## Written problem
Extract, from the records beneath this instruction, each line that contains the word "code".

(Extracted records)
◆ ◆ ◆ ◆

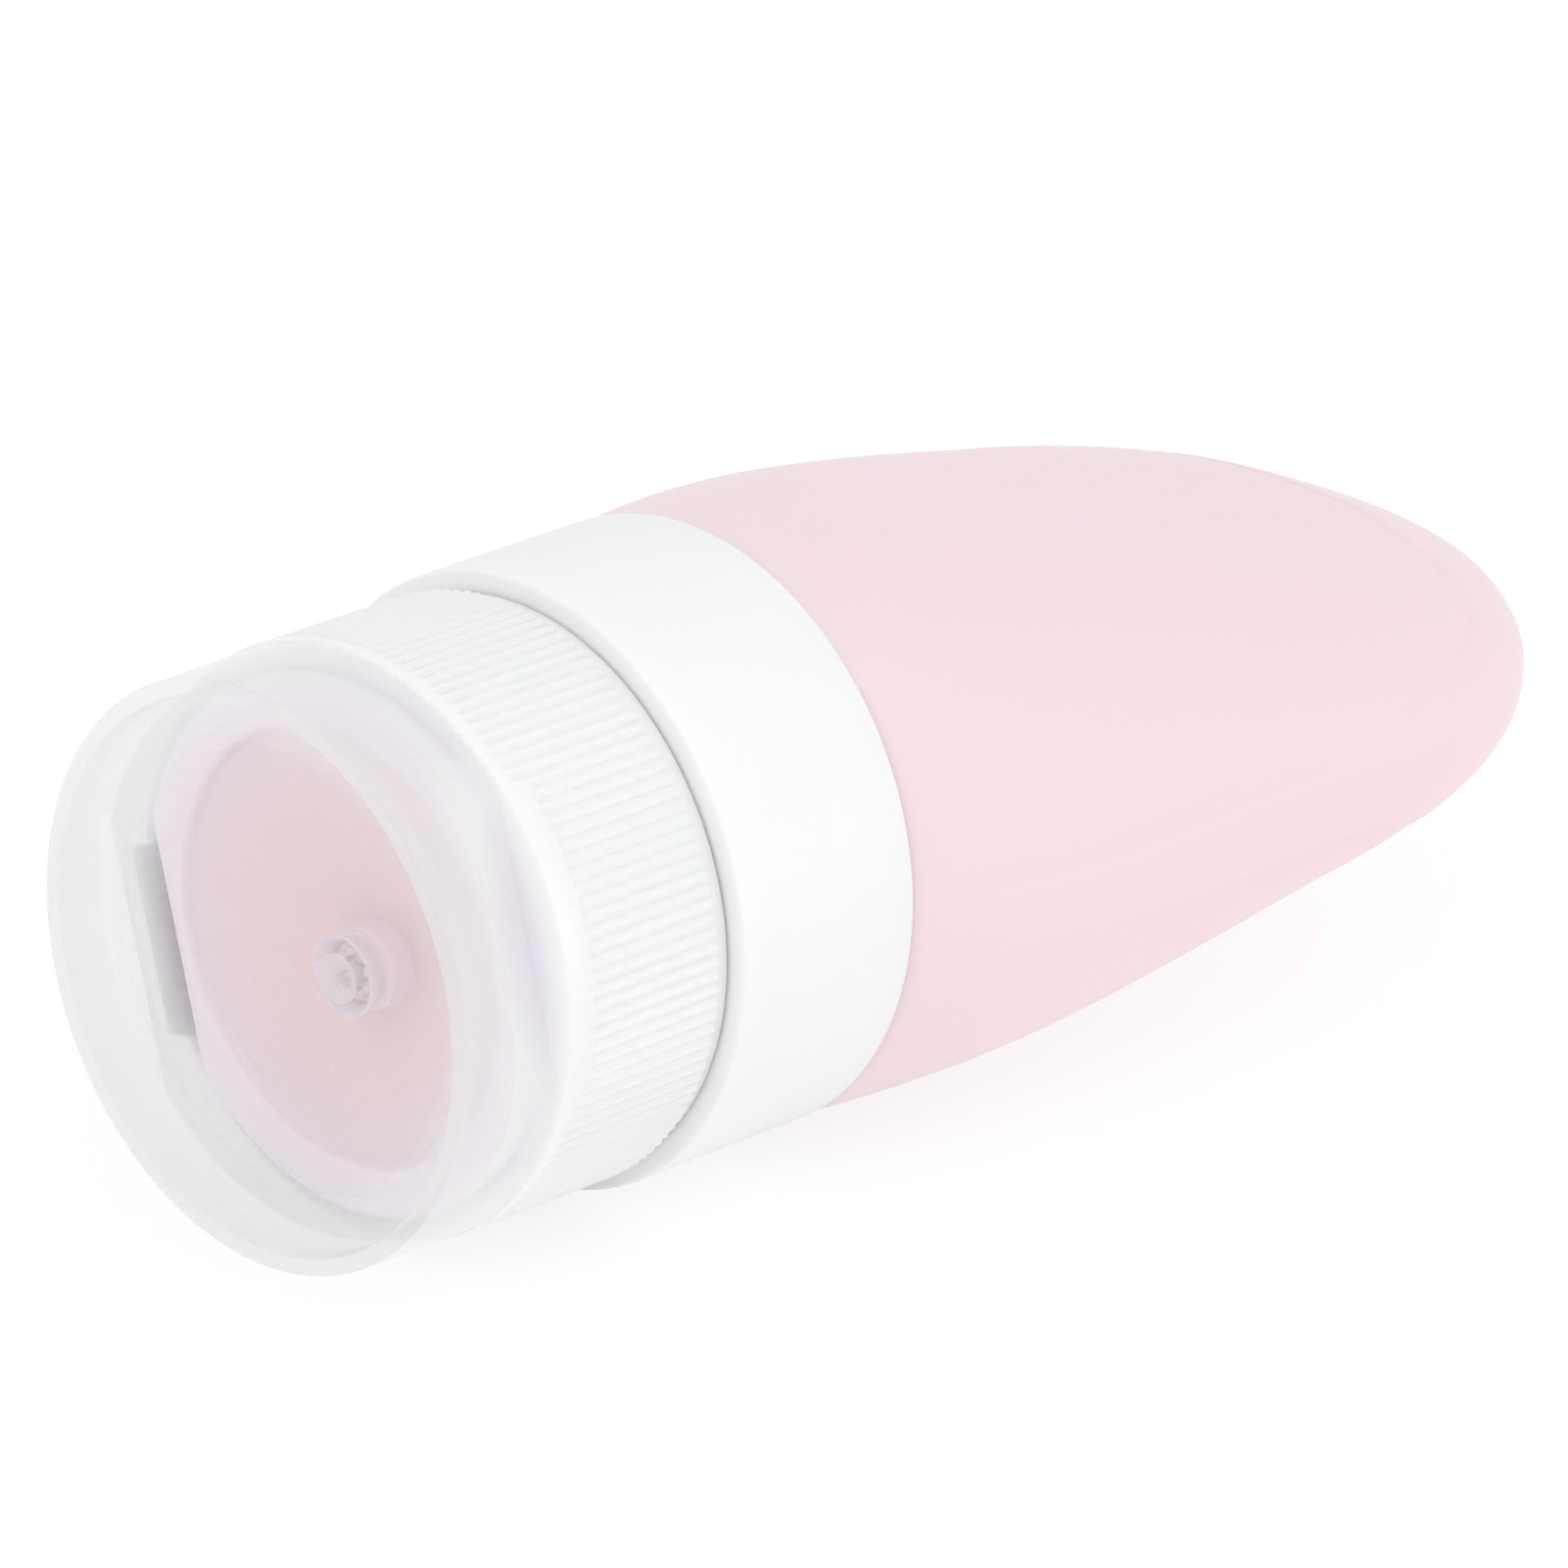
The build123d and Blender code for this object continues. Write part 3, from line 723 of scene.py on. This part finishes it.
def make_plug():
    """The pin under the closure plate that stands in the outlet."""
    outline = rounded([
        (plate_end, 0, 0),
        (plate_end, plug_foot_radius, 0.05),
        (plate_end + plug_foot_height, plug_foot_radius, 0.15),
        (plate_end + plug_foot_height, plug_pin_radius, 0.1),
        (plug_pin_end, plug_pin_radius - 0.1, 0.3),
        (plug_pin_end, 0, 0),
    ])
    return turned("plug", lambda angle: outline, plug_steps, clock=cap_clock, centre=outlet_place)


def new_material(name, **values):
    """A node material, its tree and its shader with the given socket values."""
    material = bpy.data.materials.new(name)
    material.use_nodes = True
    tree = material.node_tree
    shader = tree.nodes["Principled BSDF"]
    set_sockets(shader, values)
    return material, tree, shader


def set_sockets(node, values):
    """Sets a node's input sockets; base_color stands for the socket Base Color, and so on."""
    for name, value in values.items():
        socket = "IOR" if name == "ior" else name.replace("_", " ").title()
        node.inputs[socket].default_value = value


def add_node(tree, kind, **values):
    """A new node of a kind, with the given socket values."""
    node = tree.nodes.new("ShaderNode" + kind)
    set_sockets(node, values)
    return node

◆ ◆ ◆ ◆

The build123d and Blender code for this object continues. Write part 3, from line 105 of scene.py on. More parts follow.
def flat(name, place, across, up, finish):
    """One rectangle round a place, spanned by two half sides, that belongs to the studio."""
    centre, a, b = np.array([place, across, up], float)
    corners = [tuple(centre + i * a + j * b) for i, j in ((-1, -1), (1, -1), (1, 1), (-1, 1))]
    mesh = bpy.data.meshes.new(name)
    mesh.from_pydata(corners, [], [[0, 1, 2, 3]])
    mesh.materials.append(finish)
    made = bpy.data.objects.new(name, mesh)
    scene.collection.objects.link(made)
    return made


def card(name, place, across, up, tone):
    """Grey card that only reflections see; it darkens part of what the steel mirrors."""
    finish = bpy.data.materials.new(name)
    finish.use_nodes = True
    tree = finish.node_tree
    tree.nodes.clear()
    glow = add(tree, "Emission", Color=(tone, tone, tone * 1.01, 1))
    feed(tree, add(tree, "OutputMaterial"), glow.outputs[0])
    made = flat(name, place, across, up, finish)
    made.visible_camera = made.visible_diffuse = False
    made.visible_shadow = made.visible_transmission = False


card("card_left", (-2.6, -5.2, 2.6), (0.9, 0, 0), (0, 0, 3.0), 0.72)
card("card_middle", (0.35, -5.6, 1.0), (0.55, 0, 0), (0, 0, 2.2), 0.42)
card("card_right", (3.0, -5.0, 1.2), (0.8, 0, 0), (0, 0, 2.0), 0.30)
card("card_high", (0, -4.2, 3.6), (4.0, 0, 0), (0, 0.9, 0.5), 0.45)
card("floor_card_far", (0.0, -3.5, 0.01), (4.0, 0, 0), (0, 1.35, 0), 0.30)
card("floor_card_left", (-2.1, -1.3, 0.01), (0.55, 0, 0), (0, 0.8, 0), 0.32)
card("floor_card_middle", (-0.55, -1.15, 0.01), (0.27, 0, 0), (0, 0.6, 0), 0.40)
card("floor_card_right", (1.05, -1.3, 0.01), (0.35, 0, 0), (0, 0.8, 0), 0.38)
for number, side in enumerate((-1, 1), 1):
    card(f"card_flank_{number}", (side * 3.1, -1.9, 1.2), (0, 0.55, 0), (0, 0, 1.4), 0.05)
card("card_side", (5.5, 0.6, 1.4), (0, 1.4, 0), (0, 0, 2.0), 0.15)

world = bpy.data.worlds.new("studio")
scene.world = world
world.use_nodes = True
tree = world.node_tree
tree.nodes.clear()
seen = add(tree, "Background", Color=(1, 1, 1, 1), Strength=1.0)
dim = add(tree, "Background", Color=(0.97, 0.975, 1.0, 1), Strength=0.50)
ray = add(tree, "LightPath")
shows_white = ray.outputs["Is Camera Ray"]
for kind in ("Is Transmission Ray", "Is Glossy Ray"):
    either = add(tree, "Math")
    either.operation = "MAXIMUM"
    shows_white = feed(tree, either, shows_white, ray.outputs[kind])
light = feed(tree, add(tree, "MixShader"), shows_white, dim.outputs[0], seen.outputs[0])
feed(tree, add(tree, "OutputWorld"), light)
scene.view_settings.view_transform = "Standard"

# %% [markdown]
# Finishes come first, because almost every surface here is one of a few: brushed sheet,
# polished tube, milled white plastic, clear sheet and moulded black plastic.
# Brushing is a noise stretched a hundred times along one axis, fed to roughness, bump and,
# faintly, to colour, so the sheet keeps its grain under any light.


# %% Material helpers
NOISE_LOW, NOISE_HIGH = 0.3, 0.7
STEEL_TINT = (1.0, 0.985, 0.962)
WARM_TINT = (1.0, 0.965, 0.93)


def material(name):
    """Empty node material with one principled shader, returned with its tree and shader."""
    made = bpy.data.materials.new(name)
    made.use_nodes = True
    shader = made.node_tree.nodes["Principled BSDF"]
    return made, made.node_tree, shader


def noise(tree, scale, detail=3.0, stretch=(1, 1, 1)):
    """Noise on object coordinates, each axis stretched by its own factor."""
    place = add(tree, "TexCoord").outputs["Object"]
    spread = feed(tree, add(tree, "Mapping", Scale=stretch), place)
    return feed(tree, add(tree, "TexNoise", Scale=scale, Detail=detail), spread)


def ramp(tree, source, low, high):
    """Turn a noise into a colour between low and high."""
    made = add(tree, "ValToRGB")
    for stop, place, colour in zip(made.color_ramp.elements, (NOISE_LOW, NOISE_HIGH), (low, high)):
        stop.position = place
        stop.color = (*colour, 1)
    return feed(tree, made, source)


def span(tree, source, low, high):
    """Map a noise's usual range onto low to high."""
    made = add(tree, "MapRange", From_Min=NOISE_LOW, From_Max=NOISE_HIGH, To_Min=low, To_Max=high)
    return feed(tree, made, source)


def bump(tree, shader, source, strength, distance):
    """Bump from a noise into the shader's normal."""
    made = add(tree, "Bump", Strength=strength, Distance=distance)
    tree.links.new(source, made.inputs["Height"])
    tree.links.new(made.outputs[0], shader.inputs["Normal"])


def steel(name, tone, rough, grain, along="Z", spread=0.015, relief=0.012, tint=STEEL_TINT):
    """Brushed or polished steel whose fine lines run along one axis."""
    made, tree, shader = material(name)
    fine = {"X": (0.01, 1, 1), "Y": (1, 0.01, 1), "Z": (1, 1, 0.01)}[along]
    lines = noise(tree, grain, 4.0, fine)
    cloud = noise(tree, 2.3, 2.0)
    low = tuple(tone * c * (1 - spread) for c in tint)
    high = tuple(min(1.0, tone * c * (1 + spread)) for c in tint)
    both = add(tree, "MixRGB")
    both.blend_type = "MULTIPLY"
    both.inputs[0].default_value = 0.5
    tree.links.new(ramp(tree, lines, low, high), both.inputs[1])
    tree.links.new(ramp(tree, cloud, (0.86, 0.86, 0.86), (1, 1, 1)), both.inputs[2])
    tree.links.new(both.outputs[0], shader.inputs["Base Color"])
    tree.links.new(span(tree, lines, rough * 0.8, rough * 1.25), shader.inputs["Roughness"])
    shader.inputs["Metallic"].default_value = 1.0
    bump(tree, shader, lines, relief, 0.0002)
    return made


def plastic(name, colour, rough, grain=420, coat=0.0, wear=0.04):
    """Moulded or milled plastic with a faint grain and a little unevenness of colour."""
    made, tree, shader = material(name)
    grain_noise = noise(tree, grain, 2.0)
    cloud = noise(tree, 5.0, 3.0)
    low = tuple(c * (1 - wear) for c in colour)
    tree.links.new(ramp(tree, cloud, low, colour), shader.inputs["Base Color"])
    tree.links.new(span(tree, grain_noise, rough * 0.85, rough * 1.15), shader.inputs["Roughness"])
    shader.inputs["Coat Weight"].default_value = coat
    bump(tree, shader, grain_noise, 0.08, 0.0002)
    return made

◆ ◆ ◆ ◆

## Response for this exercise
The build123d and Blender code for this object continues. Write part 3, from line 723 of scene.py on. This part finishes it.
The build123d and Blender code for this object continues. Write part 3, from line 105 of scene.py on. More parts follow.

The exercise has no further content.